• Exercise data

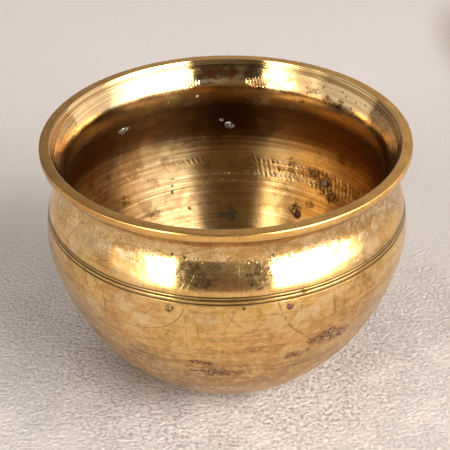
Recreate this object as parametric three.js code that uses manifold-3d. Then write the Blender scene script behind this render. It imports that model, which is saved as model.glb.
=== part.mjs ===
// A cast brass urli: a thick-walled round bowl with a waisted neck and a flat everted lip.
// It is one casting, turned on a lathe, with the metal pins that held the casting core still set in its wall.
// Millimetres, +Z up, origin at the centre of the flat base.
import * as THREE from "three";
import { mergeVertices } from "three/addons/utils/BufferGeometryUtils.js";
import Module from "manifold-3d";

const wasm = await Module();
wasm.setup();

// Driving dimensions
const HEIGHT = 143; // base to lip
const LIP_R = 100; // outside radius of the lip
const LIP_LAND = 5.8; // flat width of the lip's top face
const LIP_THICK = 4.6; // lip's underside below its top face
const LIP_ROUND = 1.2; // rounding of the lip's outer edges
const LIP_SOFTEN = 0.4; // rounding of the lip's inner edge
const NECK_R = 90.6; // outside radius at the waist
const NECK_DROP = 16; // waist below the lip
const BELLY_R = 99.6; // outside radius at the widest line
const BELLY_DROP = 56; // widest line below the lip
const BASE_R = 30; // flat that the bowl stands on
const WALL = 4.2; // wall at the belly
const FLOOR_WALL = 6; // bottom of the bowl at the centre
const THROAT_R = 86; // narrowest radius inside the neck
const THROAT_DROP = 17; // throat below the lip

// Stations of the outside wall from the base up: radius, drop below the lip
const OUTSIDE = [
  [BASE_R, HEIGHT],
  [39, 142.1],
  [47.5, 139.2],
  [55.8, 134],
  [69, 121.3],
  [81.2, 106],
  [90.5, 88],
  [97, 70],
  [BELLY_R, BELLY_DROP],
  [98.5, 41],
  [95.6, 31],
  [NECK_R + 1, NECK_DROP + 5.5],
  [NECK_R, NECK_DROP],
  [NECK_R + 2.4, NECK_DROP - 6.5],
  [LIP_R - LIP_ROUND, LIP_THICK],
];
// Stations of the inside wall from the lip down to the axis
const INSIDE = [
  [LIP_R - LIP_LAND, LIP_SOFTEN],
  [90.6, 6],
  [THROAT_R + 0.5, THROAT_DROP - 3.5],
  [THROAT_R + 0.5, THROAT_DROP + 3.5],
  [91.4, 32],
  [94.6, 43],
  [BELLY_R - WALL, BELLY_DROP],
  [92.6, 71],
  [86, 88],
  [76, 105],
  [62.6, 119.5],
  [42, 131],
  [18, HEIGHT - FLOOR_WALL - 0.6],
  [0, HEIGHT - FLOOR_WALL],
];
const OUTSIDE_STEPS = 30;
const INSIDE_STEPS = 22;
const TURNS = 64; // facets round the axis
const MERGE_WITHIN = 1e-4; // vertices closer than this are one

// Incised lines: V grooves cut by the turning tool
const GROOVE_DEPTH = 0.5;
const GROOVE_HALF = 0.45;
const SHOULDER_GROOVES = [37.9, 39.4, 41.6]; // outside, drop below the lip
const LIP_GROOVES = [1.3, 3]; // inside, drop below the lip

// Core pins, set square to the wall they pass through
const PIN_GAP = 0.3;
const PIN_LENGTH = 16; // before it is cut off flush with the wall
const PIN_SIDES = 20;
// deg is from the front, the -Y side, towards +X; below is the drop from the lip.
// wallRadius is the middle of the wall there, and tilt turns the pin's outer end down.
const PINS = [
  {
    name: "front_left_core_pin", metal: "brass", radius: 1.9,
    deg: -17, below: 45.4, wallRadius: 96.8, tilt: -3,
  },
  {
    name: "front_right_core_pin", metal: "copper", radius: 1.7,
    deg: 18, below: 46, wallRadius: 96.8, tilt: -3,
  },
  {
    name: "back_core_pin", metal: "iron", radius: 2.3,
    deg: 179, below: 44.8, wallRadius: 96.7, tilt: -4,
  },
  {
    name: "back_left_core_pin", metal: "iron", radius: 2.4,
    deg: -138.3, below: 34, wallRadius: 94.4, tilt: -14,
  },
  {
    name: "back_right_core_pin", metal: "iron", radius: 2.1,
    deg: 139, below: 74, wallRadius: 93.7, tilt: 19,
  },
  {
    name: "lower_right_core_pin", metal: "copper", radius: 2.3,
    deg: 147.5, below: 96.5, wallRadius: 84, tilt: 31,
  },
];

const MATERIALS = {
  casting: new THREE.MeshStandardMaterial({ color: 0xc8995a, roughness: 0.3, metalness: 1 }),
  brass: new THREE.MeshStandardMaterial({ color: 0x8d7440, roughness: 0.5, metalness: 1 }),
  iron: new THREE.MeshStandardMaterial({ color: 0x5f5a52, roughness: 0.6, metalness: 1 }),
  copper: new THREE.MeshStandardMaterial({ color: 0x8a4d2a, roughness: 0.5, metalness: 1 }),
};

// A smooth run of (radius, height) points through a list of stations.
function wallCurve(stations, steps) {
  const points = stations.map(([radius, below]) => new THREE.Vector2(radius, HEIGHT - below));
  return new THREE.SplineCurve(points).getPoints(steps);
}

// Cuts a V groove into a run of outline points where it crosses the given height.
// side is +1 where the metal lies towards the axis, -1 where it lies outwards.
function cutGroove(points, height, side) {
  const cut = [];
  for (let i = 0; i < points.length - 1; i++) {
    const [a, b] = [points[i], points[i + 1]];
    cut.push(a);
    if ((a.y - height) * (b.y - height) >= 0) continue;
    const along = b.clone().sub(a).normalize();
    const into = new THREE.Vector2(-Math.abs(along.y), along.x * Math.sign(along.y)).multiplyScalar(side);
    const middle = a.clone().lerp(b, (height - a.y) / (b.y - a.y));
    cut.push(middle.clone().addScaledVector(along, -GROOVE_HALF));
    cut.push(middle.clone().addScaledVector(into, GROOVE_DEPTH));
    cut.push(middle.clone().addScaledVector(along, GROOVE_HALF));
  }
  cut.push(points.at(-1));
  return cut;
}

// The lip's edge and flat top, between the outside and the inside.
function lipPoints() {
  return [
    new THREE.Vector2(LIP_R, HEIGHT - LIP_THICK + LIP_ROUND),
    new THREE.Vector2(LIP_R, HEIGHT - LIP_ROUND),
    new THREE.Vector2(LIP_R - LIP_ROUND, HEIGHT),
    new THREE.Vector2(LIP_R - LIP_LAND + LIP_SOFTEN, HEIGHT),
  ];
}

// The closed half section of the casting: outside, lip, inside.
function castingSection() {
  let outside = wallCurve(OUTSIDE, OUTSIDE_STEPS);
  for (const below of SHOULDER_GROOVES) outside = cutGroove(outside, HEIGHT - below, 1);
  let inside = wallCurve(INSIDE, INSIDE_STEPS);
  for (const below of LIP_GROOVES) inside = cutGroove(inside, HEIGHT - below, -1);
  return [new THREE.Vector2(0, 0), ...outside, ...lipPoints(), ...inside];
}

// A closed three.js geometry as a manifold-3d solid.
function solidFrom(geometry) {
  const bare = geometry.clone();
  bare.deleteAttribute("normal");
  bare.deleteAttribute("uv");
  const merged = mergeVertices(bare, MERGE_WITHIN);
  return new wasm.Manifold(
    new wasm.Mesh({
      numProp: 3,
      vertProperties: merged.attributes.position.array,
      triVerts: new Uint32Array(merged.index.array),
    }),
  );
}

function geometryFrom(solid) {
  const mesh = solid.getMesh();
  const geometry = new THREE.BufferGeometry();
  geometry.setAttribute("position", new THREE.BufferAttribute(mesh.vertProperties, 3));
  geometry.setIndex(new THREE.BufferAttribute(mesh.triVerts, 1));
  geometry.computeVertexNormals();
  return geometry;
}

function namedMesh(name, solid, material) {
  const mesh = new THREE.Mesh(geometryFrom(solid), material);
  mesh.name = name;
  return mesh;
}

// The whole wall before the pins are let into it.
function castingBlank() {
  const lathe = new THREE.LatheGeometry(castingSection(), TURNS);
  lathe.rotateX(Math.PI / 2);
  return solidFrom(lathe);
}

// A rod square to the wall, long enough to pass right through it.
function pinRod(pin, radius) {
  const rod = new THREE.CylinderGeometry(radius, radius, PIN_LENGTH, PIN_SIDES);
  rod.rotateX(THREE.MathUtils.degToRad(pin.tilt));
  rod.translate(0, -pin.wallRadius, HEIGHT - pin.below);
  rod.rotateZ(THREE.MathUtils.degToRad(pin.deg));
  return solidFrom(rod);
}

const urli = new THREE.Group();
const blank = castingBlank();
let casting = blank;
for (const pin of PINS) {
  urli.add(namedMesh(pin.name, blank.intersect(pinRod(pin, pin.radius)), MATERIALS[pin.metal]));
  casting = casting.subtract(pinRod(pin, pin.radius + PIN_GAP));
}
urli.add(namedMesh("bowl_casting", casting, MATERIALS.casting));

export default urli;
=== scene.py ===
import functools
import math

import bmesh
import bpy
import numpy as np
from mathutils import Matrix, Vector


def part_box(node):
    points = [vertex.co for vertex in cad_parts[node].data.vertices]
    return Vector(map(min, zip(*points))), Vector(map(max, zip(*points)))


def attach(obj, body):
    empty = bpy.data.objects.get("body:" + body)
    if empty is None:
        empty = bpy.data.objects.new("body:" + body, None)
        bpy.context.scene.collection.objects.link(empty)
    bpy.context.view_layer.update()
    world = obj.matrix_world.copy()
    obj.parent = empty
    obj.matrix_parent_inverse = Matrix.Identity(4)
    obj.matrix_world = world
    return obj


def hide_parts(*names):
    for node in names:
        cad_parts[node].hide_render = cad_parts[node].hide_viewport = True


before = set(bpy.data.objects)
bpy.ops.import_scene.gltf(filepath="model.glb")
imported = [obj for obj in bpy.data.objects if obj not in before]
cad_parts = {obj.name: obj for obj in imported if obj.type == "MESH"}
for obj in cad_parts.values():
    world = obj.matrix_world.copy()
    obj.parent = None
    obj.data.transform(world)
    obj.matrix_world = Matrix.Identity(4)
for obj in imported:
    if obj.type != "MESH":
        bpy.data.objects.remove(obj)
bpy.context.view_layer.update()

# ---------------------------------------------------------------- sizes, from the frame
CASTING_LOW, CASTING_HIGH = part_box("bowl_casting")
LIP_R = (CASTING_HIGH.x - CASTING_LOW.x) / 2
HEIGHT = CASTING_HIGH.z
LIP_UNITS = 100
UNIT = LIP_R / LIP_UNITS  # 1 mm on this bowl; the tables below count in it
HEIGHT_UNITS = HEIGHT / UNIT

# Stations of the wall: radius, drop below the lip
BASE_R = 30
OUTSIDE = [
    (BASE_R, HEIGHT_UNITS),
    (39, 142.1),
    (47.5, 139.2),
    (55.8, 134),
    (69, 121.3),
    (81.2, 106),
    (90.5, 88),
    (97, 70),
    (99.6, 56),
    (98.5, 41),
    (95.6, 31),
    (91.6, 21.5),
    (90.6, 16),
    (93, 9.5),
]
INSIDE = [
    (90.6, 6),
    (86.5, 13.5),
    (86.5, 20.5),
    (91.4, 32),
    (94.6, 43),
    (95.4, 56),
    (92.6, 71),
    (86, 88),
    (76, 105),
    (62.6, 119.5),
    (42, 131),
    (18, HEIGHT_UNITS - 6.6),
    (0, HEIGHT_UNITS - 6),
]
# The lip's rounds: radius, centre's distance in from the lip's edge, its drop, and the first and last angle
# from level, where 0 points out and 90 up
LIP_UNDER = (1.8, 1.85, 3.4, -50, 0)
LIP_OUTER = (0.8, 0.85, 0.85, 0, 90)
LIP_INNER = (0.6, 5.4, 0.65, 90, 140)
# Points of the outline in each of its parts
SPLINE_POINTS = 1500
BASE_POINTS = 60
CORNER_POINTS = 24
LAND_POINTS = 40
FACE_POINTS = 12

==

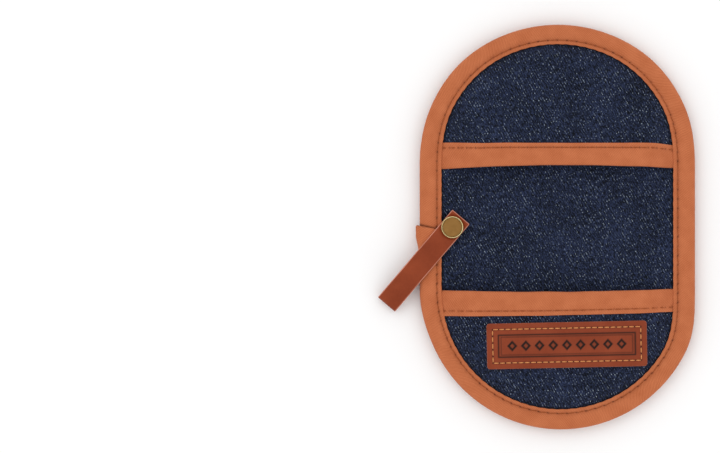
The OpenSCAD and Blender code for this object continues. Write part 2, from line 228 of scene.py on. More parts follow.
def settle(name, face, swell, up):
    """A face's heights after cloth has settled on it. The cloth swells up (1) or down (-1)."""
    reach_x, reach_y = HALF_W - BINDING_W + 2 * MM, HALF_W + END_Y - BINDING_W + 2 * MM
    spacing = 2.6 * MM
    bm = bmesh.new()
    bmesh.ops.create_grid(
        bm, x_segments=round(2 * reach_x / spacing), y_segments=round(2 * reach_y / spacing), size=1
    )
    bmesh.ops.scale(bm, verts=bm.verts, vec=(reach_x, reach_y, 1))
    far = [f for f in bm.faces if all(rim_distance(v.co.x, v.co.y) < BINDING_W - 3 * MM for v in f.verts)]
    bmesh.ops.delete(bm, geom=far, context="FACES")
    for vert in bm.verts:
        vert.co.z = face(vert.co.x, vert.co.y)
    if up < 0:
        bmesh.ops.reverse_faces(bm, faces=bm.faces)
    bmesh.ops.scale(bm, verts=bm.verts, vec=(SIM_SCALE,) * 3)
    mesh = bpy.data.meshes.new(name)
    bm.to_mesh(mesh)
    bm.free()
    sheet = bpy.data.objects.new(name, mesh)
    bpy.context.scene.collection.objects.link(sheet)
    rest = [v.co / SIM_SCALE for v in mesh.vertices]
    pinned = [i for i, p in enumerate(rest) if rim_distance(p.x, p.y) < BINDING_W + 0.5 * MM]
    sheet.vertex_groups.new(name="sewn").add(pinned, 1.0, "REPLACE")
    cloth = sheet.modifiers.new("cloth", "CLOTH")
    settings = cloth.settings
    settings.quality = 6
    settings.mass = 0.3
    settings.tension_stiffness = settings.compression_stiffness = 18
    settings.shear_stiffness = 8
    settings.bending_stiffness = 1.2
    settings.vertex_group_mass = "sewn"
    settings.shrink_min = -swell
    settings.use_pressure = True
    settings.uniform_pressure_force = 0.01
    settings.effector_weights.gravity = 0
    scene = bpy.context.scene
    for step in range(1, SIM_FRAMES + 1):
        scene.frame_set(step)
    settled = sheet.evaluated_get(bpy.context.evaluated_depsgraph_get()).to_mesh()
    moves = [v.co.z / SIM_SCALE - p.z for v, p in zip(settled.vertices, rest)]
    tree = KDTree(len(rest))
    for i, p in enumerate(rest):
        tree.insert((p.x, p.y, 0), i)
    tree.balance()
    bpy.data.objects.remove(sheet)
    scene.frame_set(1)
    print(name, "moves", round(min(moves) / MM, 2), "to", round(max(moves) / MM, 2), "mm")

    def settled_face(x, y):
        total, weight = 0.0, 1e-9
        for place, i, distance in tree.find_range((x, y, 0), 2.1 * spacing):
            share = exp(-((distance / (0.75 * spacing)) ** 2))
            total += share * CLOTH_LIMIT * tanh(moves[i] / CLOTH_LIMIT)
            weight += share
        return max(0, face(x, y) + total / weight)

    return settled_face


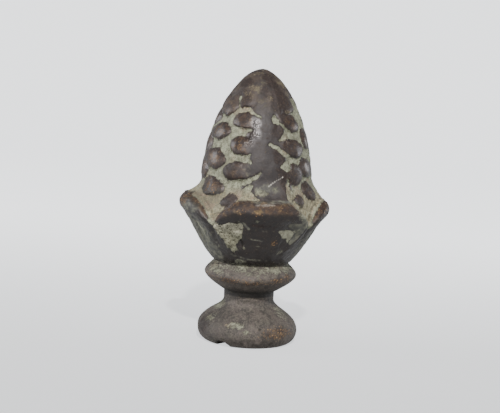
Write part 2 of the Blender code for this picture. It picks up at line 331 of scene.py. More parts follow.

• Set task
Write out only the lines that run from the line containing "right through it." through the line containing "cad_parts[node].hide_render = cad_parts[node].hide_viewport", both included, exactly as they appear above.

• Correct answer
// A rod square to the wall, long enough to pass right through it.
function pinRod(pin, radius) {
  const rod = new THREE.CylinderGeometry(radius, radius, PIN_LENGTH, PIN_SIDES);
  rod.rotateX(THREE.MathUtils.degToRad(pin.tilt));
  rod.translate(0, -pin.wallRadius, HEIGHT - pin.below);
  rod.rotateZ(THREE.MathUtils.degToRad(pin.deg));
  return solidFrom(rod);
}

const urli = new THREE.Group();
const blank = castingBlank();
let casting = blank;
for (const pin of PINS) {
  urli.add(namedMesh(pin.name, blank.intersect(pinRod(pin, pin.radius)), MATERIALS[pin.metal]));
  casting = casting.subtract(pinRod(pin, pin.radius + PIN_GAP));
}
urli.add(namedMesh("bowl_casting", casting, MATERIALS.casting));

export default urli;
=== scene.py ===
import functools
import math

import bmesh
import bpy
import numpy as np
from mathutils import Matrix, Vector


def part_box(node):
    points = [vertex.co for vertex in cad_parts[node].data.vertices]
    return Vector(map(min, zip(*points))), Vector(map(max, zip(*points)))


def attach(obj, body):
    empty = bpy.data.objects.get("body:" + body)
    if empty is None:
        empty = bpy.data.objects.new("body:" + body, None)
        bpy.context.scene.collection.objects.link(empty)
    bpy.context.view_layer.update()
    world = obj.matrix_world.copy()
    obj.parent = empty
    obj.matrix_parent_inverse = Matrix.Identity(4)
    obj.matrix_world = world
    return obj


def hide_parts(*names):
    for node in names:
        cad_parts[node].hide_render = cad_parts[node].hide_viewport = True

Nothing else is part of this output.